** BEGIN **

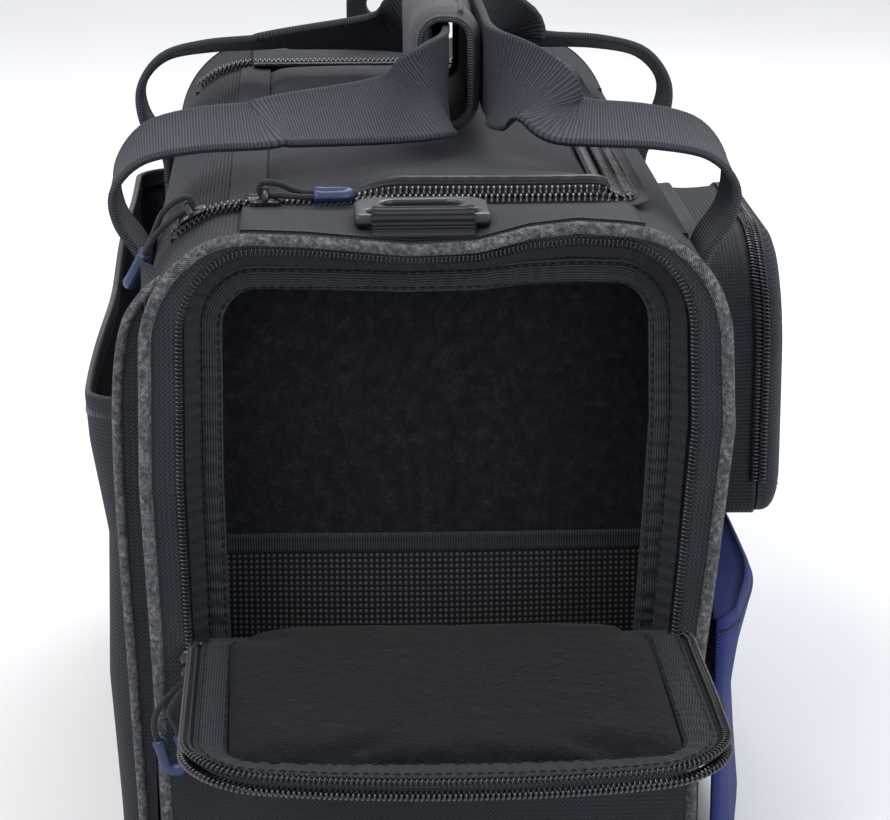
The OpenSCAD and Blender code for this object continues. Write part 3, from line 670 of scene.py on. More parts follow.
def stitches(name, line, up, rise, body, long=2.3, gap=1.1, r=0.28):
    """A run of short thread stitches along a line."""
    up = np.broadcast_to(np.asarray(up, float), np.shape(line))
    both = resample(np.concatenate([line, up * 0.001], 1), long + gap)
    line = both[:, :3]
    tangent, side, top = frames(line, both[:, 3:] * 1000)
    section = ring_section(r, 5)
    verts, faces, uv = [], [], []
    for p, t, s, n in zip(line, tangent, side, top):
        base = len(verts)
        for x, size, drop in ((-0.5, 0.5, -0.25), (-0.25, 1, 0), (0.25, 1, 0), (0.5, 0.5, -0.25)):
            centre = p + t * (x * long) + n * (rise + drop)
            verts += [centre + s * (a * size) + n * (b * size) for a, b in section]
            uv += [(x * long, 0)] * 5
        for i in range(3):
            faces += [(base + i * 5 + j, base + i * 5 + (j + 1) % 5, base + i * 5 + 5 + (j + 1) % 5,
                       base + i * 5 + 5 + j) for j in range(5)]
        faces += [tuple(base + j for j in range(4, -1, -1)), tuple(base + 15 + j for j in range(5))]
    make(name, verts, faces, EDGE, body, uv)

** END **

TO BE DONE: Reproduce the listing above word for word.

THE OUTPUT:
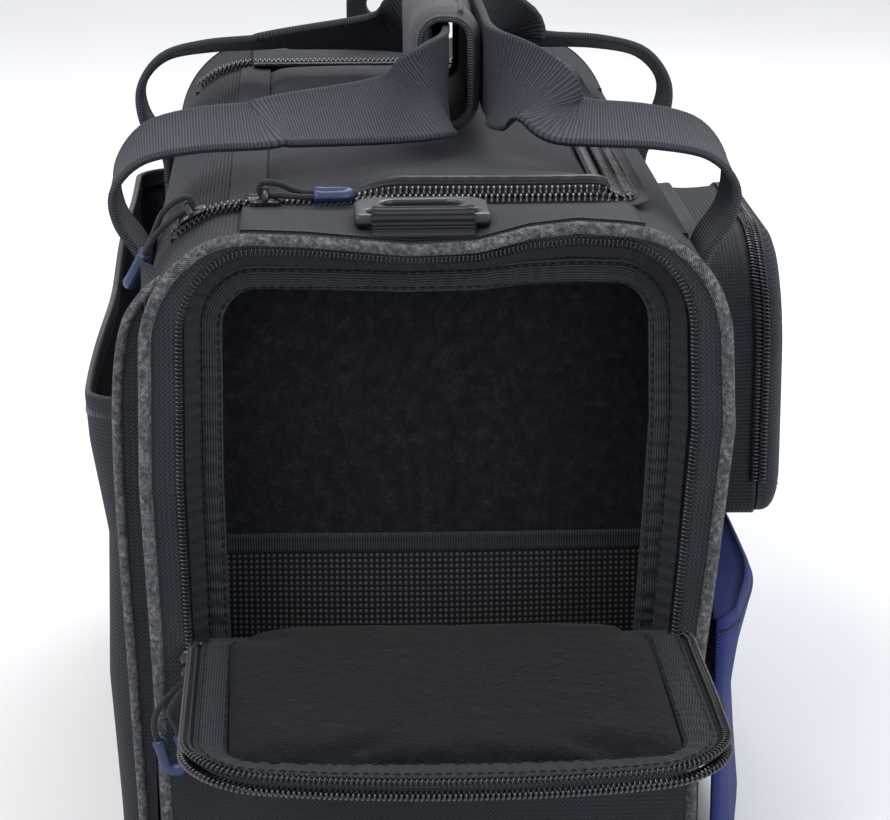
The OpenSCAD and Blender code for this object continues. Write part 3, from line 670 of scene.py on. More parts follow.
def stitches(name, line, up, rise, body, long=2.3, gap=1.1, r=0.28):
    """A run of short thread stitches along a line."""
    up = np.broadcast_to(np.asarray(up, float), np.shape(line))
    both = resample(np.concatenate([line, up * 0.001], 1), long + gap)
    line = both[:, :3]
    tangent, side, top = frames(line, both[:, 3:] * 1000)
    section = ring_section(r, 5)
    verts, faces, uv = [], [], []
    for p, t, s, n in zip(line, tangent, side, top):
        base = len(verts)
        for x, size, drop in ((-0.5, 0.5, -0.25), (-0.25, 1, 0), (0.25, 1, 0), (0.5, 0.5, -0.25)):
            centre = p + t * (x * long) + n * (rise + drop)
            verts += [centre + s * (a * size) + n * (b * size) for a, b in section]
            uv += [(x * long, 0)] * 5
        for i in range(3):
            faces += [(base + i * 5 + j, base + i * 5 + (j + 1) % 5, base + i * 5 + 5 + (j + 1) % 5,
                       base + i * 5 + 5 + j) for j in range(5)]
        faces += [tuple(base + j for j in range(4, -1, -1)), tuple(base + 15 + j for j in range(5))]
    make(name, verts, faces, EDGE, body, uv)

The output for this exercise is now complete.